>> Begin Dataset extract

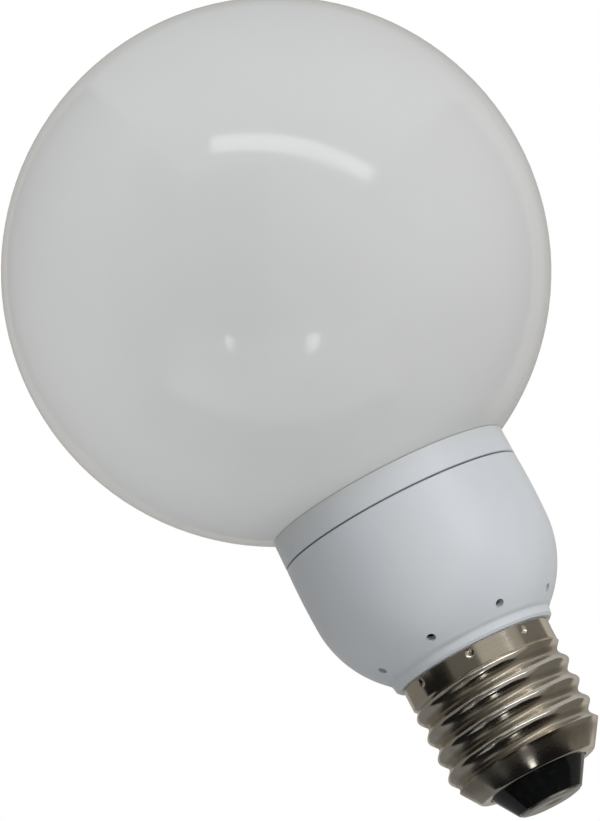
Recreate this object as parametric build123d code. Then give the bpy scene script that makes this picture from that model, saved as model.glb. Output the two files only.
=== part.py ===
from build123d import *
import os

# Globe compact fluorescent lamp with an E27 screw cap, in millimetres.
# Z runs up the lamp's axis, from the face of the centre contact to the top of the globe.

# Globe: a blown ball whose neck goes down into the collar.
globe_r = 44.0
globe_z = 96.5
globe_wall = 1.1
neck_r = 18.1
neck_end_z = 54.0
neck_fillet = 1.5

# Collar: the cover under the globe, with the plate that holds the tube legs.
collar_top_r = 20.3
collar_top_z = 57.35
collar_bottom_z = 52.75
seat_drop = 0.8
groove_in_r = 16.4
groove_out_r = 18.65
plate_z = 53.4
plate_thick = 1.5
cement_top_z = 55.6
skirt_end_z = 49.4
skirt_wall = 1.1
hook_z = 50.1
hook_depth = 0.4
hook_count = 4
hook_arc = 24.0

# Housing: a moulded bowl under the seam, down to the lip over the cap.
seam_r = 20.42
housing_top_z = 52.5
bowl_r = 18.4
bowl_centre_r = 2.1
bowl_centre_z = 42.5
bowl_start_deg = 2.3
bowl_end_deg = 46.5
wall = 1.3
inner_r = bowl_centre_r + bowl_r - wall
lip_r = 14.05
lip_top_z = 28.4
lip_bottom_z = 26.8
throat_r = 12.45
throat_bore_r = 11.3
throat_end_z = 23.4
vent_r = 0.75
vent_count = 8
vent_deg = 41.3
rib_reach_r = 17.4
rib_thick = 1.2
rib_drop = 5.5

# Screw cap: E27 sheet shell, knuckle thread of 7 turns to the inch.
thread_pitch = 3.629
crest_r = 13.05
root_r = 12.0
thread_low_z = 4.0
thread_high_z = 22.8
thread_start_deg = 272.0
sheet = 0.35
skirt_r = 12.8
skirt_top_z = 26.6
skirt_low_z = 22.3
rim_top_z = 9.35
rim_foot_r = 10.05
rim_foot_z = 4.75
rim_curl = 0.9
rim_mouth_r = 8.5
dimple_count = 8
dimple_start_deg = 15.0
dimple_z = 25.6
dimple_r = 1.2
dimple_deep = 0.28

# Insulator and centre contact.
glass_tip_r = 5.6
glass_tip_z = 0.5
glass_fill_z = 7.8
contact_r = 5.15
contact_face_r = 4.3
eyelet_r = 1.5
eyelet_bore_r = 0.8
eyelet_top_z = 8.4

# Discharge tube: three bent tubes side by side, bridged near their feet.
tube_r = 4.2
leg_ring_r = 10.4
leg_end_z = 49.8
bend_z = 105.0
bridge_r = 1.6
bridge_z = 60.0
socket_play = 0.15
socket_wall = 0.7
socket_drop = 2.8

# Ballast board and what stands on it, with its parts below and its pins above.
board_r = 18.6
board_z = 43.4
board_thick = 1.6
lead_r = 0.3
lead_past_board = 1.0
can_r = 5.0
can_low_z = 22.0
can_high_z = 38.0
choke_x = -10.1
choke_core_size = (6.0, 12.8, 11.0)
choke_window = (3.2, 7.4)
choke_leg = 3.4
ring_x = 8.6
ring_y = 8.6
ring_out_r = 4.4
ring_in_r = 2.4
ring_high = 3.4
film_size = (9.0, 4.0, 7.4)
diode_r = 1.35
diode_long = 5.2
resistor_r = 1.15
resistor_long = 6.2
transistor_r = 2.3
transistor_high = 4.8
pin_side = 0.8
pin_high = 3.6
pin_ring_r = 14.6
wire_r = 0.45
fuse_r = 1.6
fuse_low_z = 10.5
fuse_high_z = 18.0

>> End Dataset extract
>> Begin Dataset extract

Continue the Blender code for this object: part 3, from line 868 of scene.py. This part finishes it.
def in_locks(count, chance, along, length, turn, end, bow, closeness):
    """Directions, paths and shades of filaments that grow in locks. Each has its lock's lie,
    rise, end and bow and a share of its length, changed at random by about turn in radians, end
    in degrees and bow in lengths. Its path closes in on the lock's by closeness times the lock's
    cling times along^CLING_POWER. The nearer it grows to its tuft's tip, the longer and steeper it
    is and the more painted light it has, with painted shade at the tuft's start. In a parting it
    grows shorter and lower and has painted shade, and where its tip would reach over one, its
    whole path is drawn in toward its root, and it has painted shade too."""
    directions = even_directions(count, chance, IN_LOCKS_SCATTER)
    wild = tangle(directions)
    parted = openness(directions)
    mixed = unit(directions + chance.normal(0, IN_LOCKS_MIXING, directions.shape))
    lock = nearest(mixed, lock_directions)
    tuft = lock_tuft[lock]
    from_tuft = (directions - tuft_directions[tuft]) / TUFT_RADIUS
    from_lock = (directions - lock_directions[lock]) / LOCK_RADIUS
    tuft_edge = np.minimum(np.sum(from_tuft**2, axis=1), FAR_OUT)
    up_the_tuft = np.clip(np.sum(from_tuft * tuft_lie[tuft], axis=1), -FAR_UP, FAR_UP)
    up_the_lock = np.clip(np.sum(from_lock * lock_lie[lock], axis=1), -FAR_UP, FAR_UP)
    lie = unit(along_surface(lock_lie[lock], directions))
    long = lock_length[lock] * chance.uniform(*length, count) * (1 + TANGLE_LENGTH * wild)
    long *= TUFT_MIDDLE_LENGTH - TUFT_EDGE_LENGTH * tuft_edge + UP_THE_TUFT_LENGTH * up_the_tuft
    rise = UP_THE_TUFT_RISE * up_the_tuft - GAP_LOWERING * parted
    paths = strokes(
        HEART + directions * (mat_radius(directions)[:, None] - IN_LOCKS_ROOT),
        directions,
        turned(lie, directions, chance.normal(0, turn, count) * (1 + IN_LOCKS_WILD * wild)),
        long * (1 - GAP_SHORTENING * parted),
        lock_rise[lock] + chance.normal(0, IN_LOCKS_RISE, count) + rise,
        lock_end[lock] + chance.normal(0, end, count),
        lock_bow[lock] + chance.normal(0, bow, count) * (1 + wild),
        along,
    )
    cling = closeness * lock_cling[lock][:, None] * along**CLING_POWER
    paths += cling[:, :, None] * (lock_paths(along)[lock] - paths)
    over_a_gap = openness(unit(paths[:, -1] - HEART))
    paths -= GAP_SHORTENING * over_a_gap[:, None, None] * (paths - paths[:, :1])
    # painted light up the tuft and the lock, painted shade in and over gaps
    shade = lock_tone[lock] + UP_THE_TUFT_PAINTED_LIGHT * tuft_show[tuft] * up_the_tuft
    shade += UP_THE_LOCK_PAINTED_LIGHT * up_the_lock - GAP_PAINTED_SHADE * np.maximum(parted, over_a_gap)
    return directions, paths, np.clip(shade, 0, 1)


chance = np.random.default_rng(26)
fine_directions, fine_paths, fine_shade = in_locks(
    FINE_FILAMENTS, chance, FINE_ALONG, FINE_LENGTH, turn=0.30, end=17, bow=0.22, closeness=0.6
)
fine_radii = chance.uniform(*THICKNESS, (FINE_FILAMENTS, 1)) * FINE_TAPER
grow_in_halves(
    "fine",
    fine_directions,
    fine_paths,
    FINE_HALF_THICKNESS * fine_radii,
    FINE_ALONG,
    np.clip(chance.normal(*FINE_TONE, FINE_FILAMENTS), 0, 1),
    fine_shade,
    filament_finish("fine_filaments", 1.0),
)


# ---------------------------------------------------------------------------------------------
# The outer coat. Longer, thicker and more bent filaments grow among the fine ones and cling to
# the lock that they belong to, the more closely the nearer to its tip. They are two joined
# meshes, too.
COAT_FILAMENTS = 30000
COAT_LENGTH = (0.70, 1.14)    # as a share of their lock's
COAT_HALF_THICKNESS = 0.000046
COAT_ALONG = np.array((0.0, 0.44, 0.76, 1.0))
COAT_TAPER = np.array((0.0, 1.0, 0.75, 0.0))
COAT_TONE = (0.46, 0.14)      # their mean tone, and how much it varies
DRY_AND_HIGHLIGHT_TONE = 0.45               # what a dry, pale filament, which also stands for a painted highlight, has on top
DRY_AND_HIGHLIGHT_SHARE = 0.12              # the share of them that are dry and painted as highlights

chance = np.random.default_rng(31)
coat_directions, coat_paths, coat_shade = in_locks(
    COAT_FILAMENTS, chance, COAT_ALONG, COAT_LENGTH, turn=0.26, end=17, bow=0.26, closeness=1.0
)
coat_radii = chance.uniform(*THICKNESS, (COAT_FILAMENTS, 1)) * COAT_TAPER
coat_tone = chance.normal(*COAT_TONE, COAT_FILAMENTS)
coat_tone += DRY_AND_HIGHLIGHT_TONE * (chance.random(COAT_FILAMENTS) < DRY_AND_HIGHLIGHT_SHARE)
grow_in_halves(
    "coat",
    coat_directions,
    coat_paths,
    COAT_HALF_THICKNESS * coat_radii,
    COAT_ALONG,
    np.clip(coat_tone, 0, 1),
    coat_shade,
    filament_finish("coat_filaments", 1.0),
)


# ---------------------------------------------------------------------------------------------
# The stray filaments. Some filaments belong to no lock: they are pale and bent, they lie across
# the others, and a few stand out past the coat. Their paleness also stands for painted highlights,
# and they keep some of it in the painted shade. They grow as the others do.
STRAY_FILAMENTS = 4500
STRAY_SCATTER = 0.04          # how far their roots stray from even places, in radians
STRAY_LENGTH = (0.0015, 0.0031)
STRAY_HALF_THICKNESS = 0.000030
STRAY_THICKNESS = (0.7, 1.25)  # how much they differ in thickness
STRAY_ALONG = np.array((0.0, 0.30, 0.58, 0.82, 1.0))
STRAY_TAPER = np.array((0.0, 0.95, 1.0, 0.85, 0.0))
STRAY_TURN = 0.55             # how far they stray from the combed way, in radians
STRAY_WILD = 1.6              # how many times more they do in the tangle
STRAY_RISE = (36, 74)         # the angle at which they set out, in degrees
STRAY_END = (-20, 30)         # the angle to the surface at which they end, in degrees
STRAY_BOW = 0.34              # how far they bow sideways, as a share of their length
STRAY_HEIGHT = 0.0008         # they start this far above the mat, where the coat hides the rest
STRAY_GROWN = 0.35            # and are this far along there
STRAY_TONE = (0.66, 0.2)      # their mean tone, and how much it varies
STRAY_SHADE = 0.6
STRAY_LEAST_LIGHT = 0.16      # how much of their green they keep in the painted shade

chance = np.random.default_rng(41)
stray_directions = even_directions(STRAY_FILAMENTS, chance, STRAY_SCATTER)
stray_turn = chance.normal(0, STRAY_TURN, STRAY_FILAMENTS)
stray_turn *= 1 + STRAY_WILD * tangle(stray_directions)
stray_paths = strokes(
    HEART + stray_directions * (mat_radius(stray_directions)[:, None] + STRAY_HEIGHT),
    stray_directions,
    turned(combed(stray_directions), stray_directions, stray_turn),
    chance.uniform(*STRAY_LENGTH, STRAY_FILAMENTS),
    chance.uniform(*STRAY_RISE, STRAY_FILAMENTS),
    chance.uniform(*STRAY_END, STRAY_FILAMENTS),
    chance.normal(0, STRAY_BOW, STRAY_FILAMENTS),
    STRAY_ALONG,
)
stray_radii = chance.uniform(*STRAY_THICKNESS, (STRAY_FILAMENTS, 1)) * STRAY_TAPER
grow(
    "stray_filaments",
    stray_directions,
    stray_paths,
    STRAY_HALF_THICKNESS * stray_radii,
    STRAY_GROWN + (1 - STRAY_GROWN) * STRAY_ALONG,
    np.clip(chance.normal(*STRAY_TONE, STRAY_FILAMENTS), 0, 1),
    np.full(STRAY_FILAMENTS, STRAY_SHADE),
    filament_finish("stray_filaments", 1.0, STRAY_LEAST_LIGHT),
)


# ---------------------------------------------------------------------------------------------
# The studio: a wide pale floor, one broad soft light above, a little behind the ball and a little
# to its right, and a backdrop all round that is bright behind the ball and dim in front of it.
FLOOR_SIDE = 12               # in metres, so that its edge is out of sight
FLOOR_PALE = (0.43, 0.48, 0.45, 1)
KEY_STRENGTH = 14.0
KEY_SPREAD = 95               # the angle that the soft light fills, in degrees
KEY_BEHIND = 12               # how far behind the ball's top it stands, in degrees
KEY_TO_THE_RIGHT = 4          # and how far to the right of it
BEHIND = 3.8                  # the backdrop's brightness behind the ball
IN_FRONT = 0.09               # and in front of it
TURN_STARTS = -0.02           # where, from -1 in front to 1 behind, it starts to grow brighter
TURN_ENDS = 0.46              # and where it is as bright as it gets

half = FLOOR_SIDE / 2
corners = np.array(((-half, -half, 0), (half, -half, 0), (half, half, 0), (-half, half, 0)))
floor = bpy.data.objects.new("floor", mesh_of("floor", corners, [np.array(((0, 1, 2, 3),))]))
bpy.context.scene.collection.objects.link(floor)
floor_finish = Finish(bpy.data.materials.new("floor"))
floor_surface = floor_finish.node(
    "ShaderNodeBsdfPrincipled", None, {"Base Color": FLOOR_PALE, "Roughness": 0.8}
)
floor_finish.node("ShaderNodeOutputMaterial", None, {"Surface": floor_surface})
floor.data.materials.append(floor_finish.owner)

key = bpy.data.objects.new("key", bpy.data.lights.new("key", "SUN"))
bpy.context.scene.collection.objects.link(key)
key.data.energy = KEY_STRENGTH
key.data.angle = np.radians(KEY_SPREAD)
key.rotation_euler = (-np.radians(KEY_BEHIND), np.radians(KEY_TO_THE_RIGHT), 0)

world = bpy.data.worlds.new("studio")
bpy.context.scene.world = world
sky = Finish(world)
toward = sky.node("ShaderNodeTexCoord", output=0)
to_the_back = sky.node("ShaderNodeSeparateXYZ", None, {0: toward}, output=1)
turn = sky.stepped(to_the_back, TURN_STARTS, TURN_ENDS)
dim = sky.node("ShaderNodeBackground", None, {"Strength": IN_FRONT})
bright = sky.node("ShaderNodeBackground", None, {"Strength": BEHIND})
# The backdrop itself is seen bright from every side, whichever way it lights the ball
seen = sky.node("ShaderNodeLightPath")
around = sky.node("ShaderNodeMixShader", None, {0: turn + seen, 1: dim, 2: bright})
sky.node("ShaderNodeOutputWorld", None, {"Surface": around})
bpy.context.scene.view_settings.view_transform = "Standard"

>> End Dataset extract
>> Begin Dataset extract

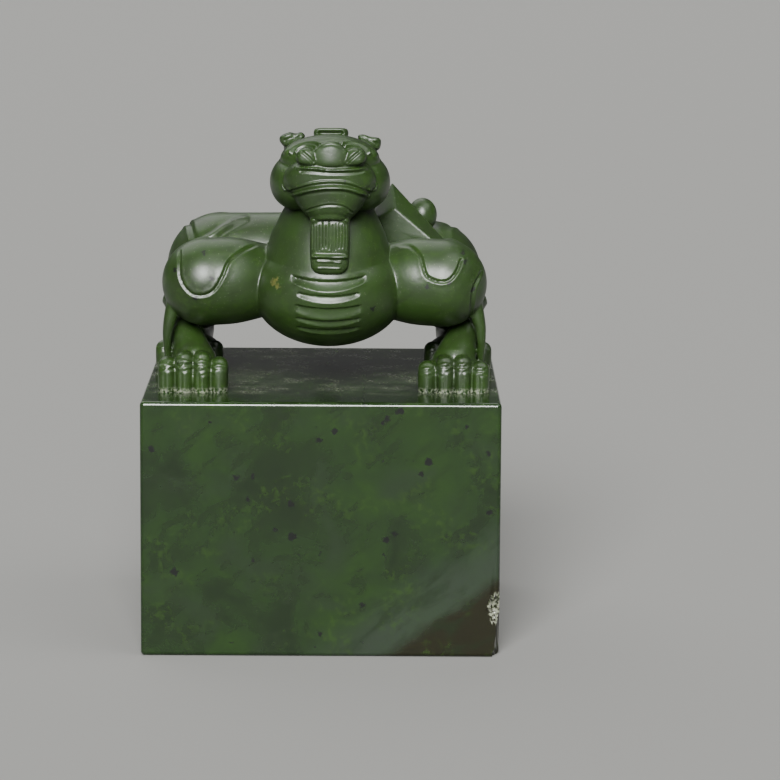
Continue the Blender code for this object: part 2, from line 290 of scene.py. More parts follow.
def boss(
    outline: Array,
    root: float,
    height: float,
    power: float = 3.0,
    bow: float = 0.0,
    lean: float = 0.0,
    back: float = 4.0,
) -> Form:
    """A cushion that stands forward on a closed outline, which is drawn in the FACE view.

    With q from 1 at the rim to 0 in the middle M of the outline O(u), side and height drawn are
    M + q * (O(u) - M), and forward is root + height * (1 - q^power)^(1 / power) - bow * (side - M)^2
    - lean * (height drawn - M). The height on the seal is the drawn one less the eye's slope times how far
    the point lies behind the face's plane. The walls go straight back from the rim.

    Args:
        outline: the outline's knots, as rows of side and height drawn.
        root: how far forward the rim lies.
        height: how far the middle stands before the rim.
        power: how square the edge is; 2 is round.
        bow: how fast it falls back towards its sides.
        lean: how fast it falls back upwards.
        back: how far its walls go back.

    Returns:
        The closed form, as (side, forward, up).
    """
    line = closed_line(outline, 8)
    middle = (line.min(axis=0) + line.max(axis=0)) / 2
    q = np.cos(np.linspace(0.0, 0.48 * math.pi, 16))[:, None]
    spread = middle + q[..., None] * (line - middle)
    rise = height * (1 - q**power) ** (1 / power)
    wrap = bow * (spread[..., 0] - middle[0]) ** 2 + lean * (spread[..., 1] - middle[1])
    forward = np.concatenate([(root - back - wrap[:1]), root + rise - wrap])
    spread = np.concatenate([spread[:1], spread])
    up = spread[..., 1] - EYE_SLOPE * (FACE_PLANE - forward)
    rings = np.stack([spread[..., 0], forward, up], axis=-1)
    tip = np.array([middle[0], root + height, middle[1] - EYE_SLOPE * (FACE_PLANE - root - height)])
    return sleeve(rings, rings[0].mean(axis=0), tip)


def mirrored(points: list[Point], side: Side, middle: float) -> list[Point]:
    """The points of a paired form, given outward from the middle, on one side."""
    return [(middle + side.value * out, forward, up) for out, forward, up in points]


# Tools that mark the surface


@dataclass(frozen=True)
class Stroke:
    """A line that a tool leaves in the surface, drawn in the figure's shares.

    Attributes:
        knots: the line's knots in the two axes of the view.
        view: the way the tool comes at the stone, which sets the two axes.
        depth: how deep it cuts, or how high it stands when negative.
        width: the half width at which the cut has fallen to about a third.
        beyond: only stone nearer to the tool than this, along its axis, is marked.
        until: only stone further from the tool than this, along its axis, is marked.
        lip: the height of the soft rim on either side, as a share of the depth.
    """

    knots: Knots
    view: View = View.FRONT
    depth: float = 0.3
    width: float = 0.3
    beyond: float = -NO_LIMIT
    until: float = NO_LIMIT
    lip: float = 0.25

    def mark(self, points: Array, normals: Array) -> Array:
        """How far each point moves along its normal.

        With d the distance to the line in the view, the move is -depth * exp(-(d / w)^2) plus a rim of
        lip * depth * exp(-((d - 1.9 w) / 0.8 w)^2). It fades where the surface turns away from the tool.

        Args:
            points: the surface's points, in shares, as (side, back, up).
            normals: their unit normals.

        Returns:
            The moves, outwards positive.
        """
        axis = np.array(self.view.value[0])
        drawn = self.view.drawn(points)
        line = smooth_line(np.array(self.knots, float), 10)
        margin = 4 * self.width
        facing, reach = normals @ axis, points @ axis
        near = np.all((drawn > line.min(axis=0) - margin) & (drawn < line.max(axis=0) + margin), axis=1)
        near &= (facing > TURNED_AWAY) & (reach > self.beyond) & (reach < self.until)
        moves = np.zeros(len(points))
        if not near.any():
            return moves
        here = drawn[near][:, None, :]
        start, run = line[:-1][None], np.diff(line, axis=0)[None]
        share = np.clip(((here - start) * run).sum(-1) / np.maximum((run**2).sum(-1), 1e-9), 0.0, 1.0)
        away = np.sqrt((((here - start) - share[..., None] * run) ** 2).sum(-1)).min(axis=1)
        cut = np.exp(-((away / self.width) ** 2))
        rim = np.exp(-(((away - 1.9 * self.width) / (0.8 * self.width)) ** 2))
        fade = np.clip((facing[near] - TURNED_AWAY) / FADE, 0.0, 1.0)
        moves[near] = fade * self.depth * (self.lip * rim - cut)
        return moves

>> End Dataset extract

Stated problem: Track down all lines above with the string "Continue" and copy them.

The output:
Continue the Blender code for this object: part 3, from line 868 of scene.py. This part finishes it.
Continue the Blender code for this object: part 2, from line 290 of scene.py. More parts follow.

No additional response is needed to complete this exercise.